- INSTRUCTIONS FOR THE TASK -
Repeat the line that contains "Write the OpenSCAD", the line that contains "fold_r = 2; // [1:0.5:3]", and all lines between them, exactly and with no other lines.

Object modeling scripts:
● ● ● ● ● ● ●
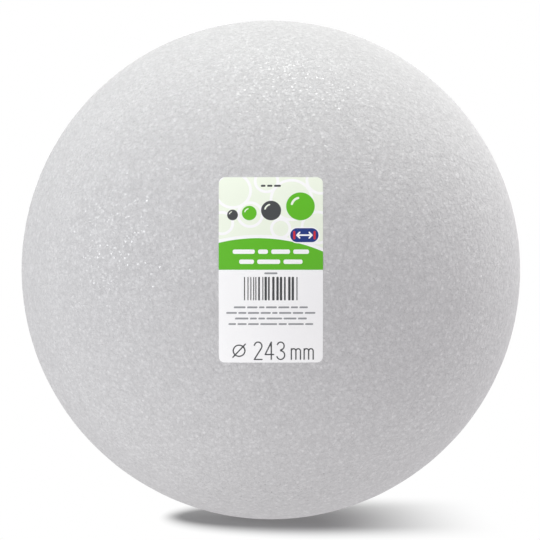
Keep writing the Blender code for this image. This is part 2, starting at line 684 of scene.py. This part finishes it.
def foam_material():
    """Foam: soft white beads of about two millimetres, strewn with small facets.

    Each bead is a low dome, painted lighter on its crest as a highlight and painted darker in
    the furrow round it as shade. Each smooth facet has its own tilt, and glints where that
    faces a lamp; its spot is also painted a little lighter, as a painted glint. The rest is matt.
    """
    material = bpy.data.materials.new("expanded_foam")
    nodes = Nodes(material)
    place = nodes.place()
    normal = nodes.add("ShaderNodeNewGeometry", output=1)
    from_bead, bead_seed = nodes.cells(place, BEAD_SIZE)
    bead_tone = nodes.lot(bead_seed)
    from_facet, facet_seed = nodes.cells(place, FACET_SIZE)
    facet_tone = nodes.lot(facet_seed)
    grain = nodes.noise(place, *GRAIN)
    waves = nodes.noise(place, *WAVES)

    spot = 1 - from_facet.above(FACET_EDGE)
    smooth_spot = spot * (1 - facet_tone.above(FACETS_SMOOTH))
    tilt = nodes.vector("SUBTRACT", facet_seed, (0.5, 0.5, 0.5))
    tilted = nodes.vector("ADD", normal, nodes.scaled(tilt, FACET_TILT * smooth_spot))
    facet = nodes.vector("NORMALIZE", tilted)

    # The grain is nearly level on a facet, and stands out between them
    between = 1 - FACET_FLATNESS * (1 - from_facet.eased(*FACET_RIM))
    dome = -BEAD_DOME * from_bead * from_bead
    height = dome + GRAIN_RISE * (grain - 0.5) * between + WAVE_RISE * waves
    bumped = nodes.add(
        "ShaderNodeBump",
        values={"Strength": 1.0, "Distance": RELIEF, "Height": height, "Normal": facet},
    )

    # Painted light in the colour: a highlight on each bead's crest, and shade in its furrow
    crest_highlight = 1 - from_bead.eased(*BEAD_CREST)
    furrow_shading = from_bead.eased(*BEAD_FURROW)
    # The facet spots are painted lighter as glints, on top of the real glints from their gloss
    level = FOAM_LEVEL * (
        1.0
        + CREST_HIGHLIGHT * (crest_highlight * bead_tone - CREST_MIDDLE)
        + BEAD_LIGHT * (bead_tone - 0.5)
        + FACET_SPOT_HIGHLIGHT * (spot * facet_tone - FACET_MIDDLE)
        + GRAIN_LIGHT * (grain - 0.5)
        + WAVE_LIGHT * (waves - 0.5)
        - FURROW_SHADE * furrow_shading
    )
    colour = nodes.blend(level, grey(0.0), grey(1.0, FOAM_TINT))
    polish = smooth_spot * (1 - FACET_DULLING * facet_tone)
    rough = MATT_ROUGHNESS - (MATT_ROUGHNESS - FACET_ROUGHNESS) * polish
    glossy = nodes.add(
        "ShaderNodeBsdfPrincipled",
        values={"Base Color": colour, "Roughness": rough, "IOR": POLYSTYRENE_IOR, "Normal": bumped},
    )
    # Foam that is seen edge-on stays matt, so that the ball keeps a clean outline
    matt = nodes.add(
        "ShaderNodeBsdfPrincipled",
        values={"Base Color": colour, "Roughness": MATT_ROUGHNESS, "Specular IOR Level": EDGE_SHEEN,
                "Normal": bumped},
    )
    aslant = nodes.add("ShaderNodeLayerWeight", values={"Blend": 0.5, "Normal": normal}, output=1)
    shader = nodes.add("ShaderNodeMixShader", values={0: aslant.eased(*EDGE_FADE), 1: glossy, 2: matt})
    nodes.node("ShaderNodeOutputMaterial", values={"Surface": shader})
    return material


INK_COLOURS = (
    ("pale_green", shown(238, 245, 228)),
    ("green", shown(93, 181, 30)),
    ("navy", shown(22, 48, 120)),
    ("red", shown(205, 42, 52)),
    ("white", shown(250, 250, 250)),
    ("charcoal", shown(62, 64, 66)),
    ("fine_print", shown(150, 152, 154)),
)
INK_EDGE_MM = 0.06

# The paper's stock: its darkest and lightest tone, and its gloss
PAPER_TONES = (shown(248, 248, 248), shown(252, 252, 251))
PAPER_IOR = 1.45
PAPER_ROUGHNESS = 0.46
FIBRE_ROUGHNESS = 0.10

# The paper's fibres and its low waves: their size, detail and roughness, and how high they stand
FIBRES = (0.5 * MM, 4.0, 0.65)
FIBRE_RISE = 0.1
PRESSED = (2.0 * MM, 1.0, 0.5)
PRESSED_HEIGHT = 0.1 * MM
PRESSED_STRENGTH = 0.25


def paper_material():
    """Label paper: smooth white stock, with each ink laid where its distance is negative."""
    material = bpy.data.materials.new("printed_label_paper")
    nodes = Nodes(material)
    place = nodes.place()
    fibres = nodes.noise(place, *FIBRES)
    pressed = nodes.noise(place, *PRESSED)
    colour = nodes.blend(fibres, *PAPER_TONES)
    for name, ink in INK_COLOURS:
        edge = nodes.add("ShaderNodeAttribute", {"attribute_name": name}, output=2)
        mask = 1 - edge.eased(-INK_EDGE_MM, INK_EDGE_MM)
        colour = nodes.blend(mask, colour, ink)
    height = pressed + FIBRE_RISE * fibres
    bumped = nodes.add(
        "ShaderNodeBump",
        values={"Strength": PRESSED_STRENGTH, "Distance": PRESSED_HEIGHT, "Height": height},
    )
    rough = PAPER_ROUGHNESS + FIBRE_ROUGHNESS * fibres
    shader = nodes.add(
        "ShaderNodeBsdfPrincipled",
        values={"Base Color": colour, "Roughness": rough, "IOR": PAPER_IOR, "Normal": bumped},
    )
    nodes.node("ShaderNodeOutputMaterial", values={"Surface": shader})
    return material


def dress(piece, material, node):
    """Give a piece its material, and let it ride and stand for its node."""
    piece.data.materials.append(material)
    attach(piece, "root")
    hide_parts(node)


# The studio

# The floor: its size, the gap that clears the foam's swells, the level and tint of its light on
# the ball, and the grey of the table in the shadow window, which is painted shade round the real
# shadow
FLOOR_SIZE = 12.0
FLOOR_GAP = 0.4 * MM
FLOOR_GLOW = 0.98
FLOOR_TINT = (1.0, 0.988, 1.004)
FLOOR_LEVEL = 0.38

# Where the floor shows a painted shadow: a grey patch with the ball's real shadow in it, half an
# oval on the left and a fade to the right. Its edge is crisp at the left tip and soft towards the
# camera and away from it.
SHADOW_CENTRE = (0.030, 0.022)
SHADOW_RADII = (0.0795, 0.117)
SHADOW_CRISP = 0.08
SHADOW_SOFT = 0.45
SHADOW_FADE = (0.020, 0.112)
NEAR_ZERO = 1e-6


def shadow_window(nodes):
    """Give 1 on the floor inside the painted shadow patch, and 0 where the floor is plain white."""
    parts = nodes.node("ShaderNodeSeparateXYZ", values={0: nodes.place()})
    x = Value(nodes, parts.outputs["X"])
    y = Value(nodes, parts.outputs["Y"])
    aside = (x - SHADOW_CENTRE[0]).smaller(0.0) / SHADOW_RADII[0]
    depth = (y - SHADOW_CENTRE[1]) / SHADOW_RADII[1]
    reach = aside * aside + depth * depth
    softness = SHADOW_CRISP + (SHADOW_SOFT - SHADOW_CRISP) * depth * depth / reach.larger(NEAR_ZERO)
    oval = 1 - reach.root().eased(1 - softness, 1 + softness)
    return oval * (1 - x.eased(*SHADOW_FADE))


def beyond_the_studio(nodes):
    """Give 1 for what the camera, a mirror or glass sees, and 0 for light that falls on things."""
    path = nodes.node("ShaderNodeLightPath")
    seen, mirrored, through = (
        Value(nodes, path.outputs[name])
        for name in ("Is Camera Ray", "Is Glossy Ray", "Is Transmission Ray")
    )
    return seen.larger(mirrored).larger(through)


def studio_floor():
    """Make a white table that the ball stands on.

    The camera sees it white, with a painted grey shadow patch that holds the ball's real
    shadow. To the ball it is a soft even light.
    """
    half = FLOOR_SIZE / 2
    height = -BALL_RADIUS - FLOOR_GAP
    corners = [(x * half, y * half, height) for x, y in ((-1, -1), (1, -1), (1, 1), (-1, 1))]
    floor = new_mesh_object("studio_floor", corners, [(0, 1, 2, 3)])
    material = bpy.data.materials.new("white_table")
    nodes = Nodes(material)
    # Inside the shadow window the camera sees this dim grey table: painted shade, with the real shadow
    # on it
    table = nodes.add("ShaderNodeBsdfDiffuse", values={"Color": grey(FLOOR_LEVEL)})
    white = nodes.add("ShaderNodeEmission", values={"Color": grey(1.0), "Strength": 1.0})
    glow_colour = grey(FLOOR_GLOW, FLOOR_TINT)
    glow = nodes.add("ShaderNodeEmission", values={"Color": glow_colour, "Strength": 1.0})
    look = nodes.add("ShaderNodeMixShader", values={0: shadow_window(nodes), 1: white, 2: table})
    shader = nodes.add("ShaderNodeMixShader", values={0: beyond_the_studio(nodes), 1: glow, 2: look})
    nodes.node("ShaderNodeOutputMaterial", values={"Surface": shader})
    floor.data.materials.append(material)


# The light from all round
ROOM_LEVEL = 0.28
ROOM_TINT = (1.0, 0.90, 1.03)

# The lamps: where each one stands, seen from the ball, its level, its width and height, its
# tint, and whether it is mirrored in the foam's facets
LAMP_DISTANCE = 1.6
PLAIN_LIGHT = (1.0, 1.0, 1.0)
TOP_LIGHT = (0.968, 1.0, 0.958)
LEFT_LIGHT = (0.955, 1.0, 1.0)
LAMPS = (
    ("lamp_above", (0.09, 0.25, 0.98), 0.16, (0.84, 0.40), TOP_LIGHT, True),
    ("lamp_top", (0.0, -0.14, 1.0), 0.62, (1.3, 1.3), TOP_LIGHT, False),
    ("lamp_top_right", (0.6, 0.1, 0.8), 0.445, (1.2, 1.2), TOP_LIGHT, False),
    ("lamp_left", (-0.95, -0.24, 0.25), 0.168, (0.44, 0.44), LEFT_LIGHT, True),
    ("lamp_low_left", (-0.85, 0.10, -0.02), 0.08, (0.9, 0.9), LEFT_LIGHT, False),
    ("lamp_front_left", (-0.6, -0.75, 0.12), 0.29, (0.9, 0.9), LEFT_LIGHT, False),
    ("lamp_left_back", (-0.6, 0.6, 0.5), 0.26, (1.2, 1.2), TOP_LIGHT, False),
    ("lamp_right_back", (0.8, 0.6, 0.04), 0.83, (1.8, 1.8), PLAIN_LIGHT, False),
)


def soft_lamp(name, direction, level, size, tint, mirrored):
    """Add a soft lamp, as wide and as high as its size says.

    A level of 1 lights a surface that faces the lamp as it is written. Only a mirrored lamp
    glints in the foam's facets, and the others fill in the light round the ball.
    """
    towards = Vector(direction).normalized()
    lamp = bpy.data.lights.new(name, "AREA")
    lamp.shape = "ELLIPSE"
    lamp.size, lamp.size_y = size
    lamp.energy = level * math.pi**2 * LAMP_DISTANCE**2
    lamp.color = tint
    holder = bpy.data.objects.new(name, lamp)
    holder.location = towards * LAMP_DISTANCE
    holder.rotation_euler = (-towards).to_track_quat("-Z", "Y").to_euler()
    holder.visible_glossy = mirrored
    bpy.context.scene.collection.objects.link(holder)


def white_room():
    """Light the ball from all round, and show white behind it."""
    world = bpy.data.worlds.new("white_room")
    nodes = Nodes(world)
    colour = nodes.blend(beyond_the_studio(nodes), grey(ROOM_LEVEL, ROOM_TINT), grey(1.0))
    back = nodes.add("ShaderNodeBackground", values={"Color": colour, "Strength": 1.0})
    nodes.node("ShaderNodeOutputWorld", values={"Surface": back})
    bpy.context.scene.world = world


def photo_camera():
    """Add the camera: level, at the ball's middle, framed as the photograph is."""
    half_frame = FRAME_PX / 2
    edge_slope = BALL_RADIUS / math.sqrt(CAMERA_DISTANCE**2 - BALL_RADIUS**2)
    half_slope = edge_slope * half_frame / BALL_RADIUS_PX
    camera = bpy.data.cameras.new("camera")
    camera.sensor_width = SENSOR_MM
    camera.lens = SENSOR_MM / 2 / half_slope
    metres_per_px = half_slope * CAMERA_DISTANCE / half_frame
    holder = bpy.data.objects.new("camera", camera)
    aside = -(BALL_CENTRE_PX[0] - half_frame) * metres_per_px
    rise = (BALL_CENTRE_PX[1] - half_frame) * metres_per_px
    holder.location = (aside, -CAMERA_DISTANCE, rise)
    holder.rotation_euler = (math.pi / 2, 0.0, 0.0)
    bpy.context.scene.collection.objects.link(holder)
    bpy.context.scene.camera = holder


bpy.context.scene.view_settings.view_transform = "Standard"
photo_camera()
studio_floor()
white_room()
for lamp_row in LAMPS:
    soft_lamp(*lamp_row)

dress(foam_skin(), foam_material(), "foam_ball")
dress(label_sheet(), paper_material(), "label")
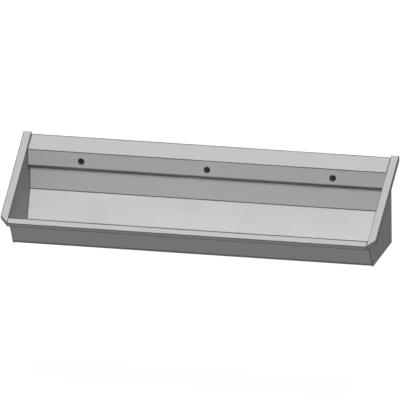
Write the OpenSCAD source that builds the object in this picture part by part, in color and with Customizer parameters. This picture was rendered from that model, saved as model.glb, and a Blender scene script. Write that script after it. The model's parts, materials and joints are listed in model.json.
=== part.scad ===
// Wall-hung wash trough of folded stainless sheet, with three tap holes and a central waste.
// X runs along the trough, the wall is the plane Y = 0, the front is towards -Y.
// Heights below are measured from the bottom edge of the end panels. The origin is on the wall,
// in the middle of the trough, at the height of the wall rail's screw line.

/* [Sheet] */
// Length of the trough between its end panels
inner_length = 2000; // [1800:10:2600]
// Thickness of the folded sheet
sheet = 1.5; // [1:0.1:2]
// Inside radius of the folds
fold_r = 2; // [1:0.5:3]

/* [Rim and end panels] */
// Distance from the wall to the front edge of the rim
depth = 600; // [560:5:680]
// Height of the end flanges at the wall
rear_height = 495; // [490:1:560]
// Height of the rim's front edge
front_height = 160; // [130:1:200]
// Width of the front rim and of the end flanges
rim_w = 46; // [30:1:60]
// Height of the lip that is turned down along the rim and the end flanges
lip_h = 25; // [15:1:35]
// Width of the returns of the end panels along the wall
end_return_w = 30; // [15:1:40]

/* [Hood] */
// Distance of the hood's top below the end flanges, at the wall
hood_drop = 8; // [3:1:15]
// Distance from the wall to the tap panel
tap_panel_out = 110; // [95:1:130]
// Slope of the hood's top, in degrees
hood_slope = 27; // [20:1:32]
// Height of the tap panel
tap_panel_h = 90; // [80:1:110]
// Distance that the undercut runs back from the tap panel
undercut_back = 50; // [40:1:60]
// Drop of the undercut from the tap panel to the lower wall
undercut_drop = 25; // [15:1:35]
// Height of the lap of the hood behind the lower wall
lap_h = 20; // [10:1:30]
// Height of the hood's return down the wall
rear_return_h = 30; // [22:1:36]

/* [Bowl] */
// Height of the lower wall, from the undercut to the floor slope
lower_wall_h = 123; // [100:1:140]
// Slope of the floor behind the gutter, in degrees
floor_slope = 64.7; // [55:0.1:75]
// Lean of the front panel from the vertical, in degrees
front_lean = 31.7; // [20:0.1:35]
// Height of the gutter's underside above the bottom edge of the end panels
base_gap = 16; // [14:1:30]

/* [Tap holes] */
// Distance between the tap holes
tap_pitch = 700; // [500:10:850]
// Diameter of a tap hole
tap_hole_d = 28; // [20:1:35]
// Height of the tap holes above the tap panel's bottom edge
tap_hole_up = 39; // [36:1:50]
// Length of the plate behind a tap hole
tap_plate_l = 90; // [60:1:120]
// Height of the plate behind a tap hole
tap_plate_h = 60; // [50:1:64]
// Thickness of the plate behind a tap hole
tap_plate_t = 3; // [2:0.5:4]

/* [Wall rail] */
// Thickness of the wall rail
rail_t = 3; // [2:0.5:4]
// Distance of the wall rail's screw line below the hood's top, at the wall
rail_drop = 82; // [74:1:100]
// Height of the wall rail's foot, from its lower edge to the jog
rail_foot_h = 100; // [60:1:120]
// Distance of the rail's screw line below the jog
rail_hole_down = 20; // [15:1:30]
// Distance that the rail's tongue stands off the wall
rail_jog = 6; // [5:0.5:8]
// Height of the rail's tongue
tongue_h = 18; // [10:1:24]
// Distance from each end panel to the ends of both rails
rail_end_gap = 50; // [32:1:100]
// Diameter of a screw hole in the wall rail
rail_hole_d = 9; // [6:0.5:12]
// Distance from each end of the wall rail to its outer screw hole
rail_hole_in = 50; // [20:5:200]
// Distance between the two inner screw holes
rail_inner_pitch = 600; // [400:10:900]
// Thickness of the hanger strip on the hood
hanger_t = 2.5; // [2:0.5:3]
// Length over which the hanger strip laps the hood's return
hanger_lap = 18; // [12:1:22]

/* [Brackets] */
// Distance from each end panel to the nearest bracket's web
bracket_in = 400; // [280:10:420]
// Thickness of the brackets
bracket_t = 3; // [2:0.5:4]
// Width of a bracket's wall plate and of its seat
bracket_w = 42; // [36:1:60]
// Height of the top of a bracket's wall plate
bracket_top = 240; // [200:1:280]
// Height of the bottom of a bracket
bracket_bottom = 2; // [0:0.5:4]
// Distance from the wall to the front of a bracket's seat
bracket_reach = 390; // [350:1:400]
// Height of the lower screw hole in a bracket's wall plate
bracket_hole_low = 60; // [40:1:90]
// Distance between the two screw holes of a bracket
bracket_hole_pitch = 140; // [100:1:150]
// Diameter of a screw hole in a bracket's wall plate
bracket_hole_d = 11; // [8:0.5:13]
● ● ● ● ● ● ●
- FULL OUTPUT -
Write the OpenSCAD source that builds the object in this picture part by part, in color and with Customizer parameters. This picture was rendered from that model, saved as model.glb, and a Blender scene script. Write that script after it. The model's parts, materials and joints are listed in model.json.
=== part.scad ===
// Wall-hung wash trough of folded stainless sheet, with three tap holes and a central waste.
// X runs along the trough, the wall is the plane Y = 0, the front is towards -Y.
// Heights below are measured from the bottom edge of the end panels. The origin is on the wall,
// in the middle of the trough, at the height of the wall rail's screw line.

/* [Sheet] */
// Length of the trough between its end panels
inner_length = 2000; // [1800:10:2600]
// Thickness of the folded sheet
sheet = 1.5; // [1:0.1:2]
// Inside radius of the folds
fold_r = 2; // [1:0.5:3]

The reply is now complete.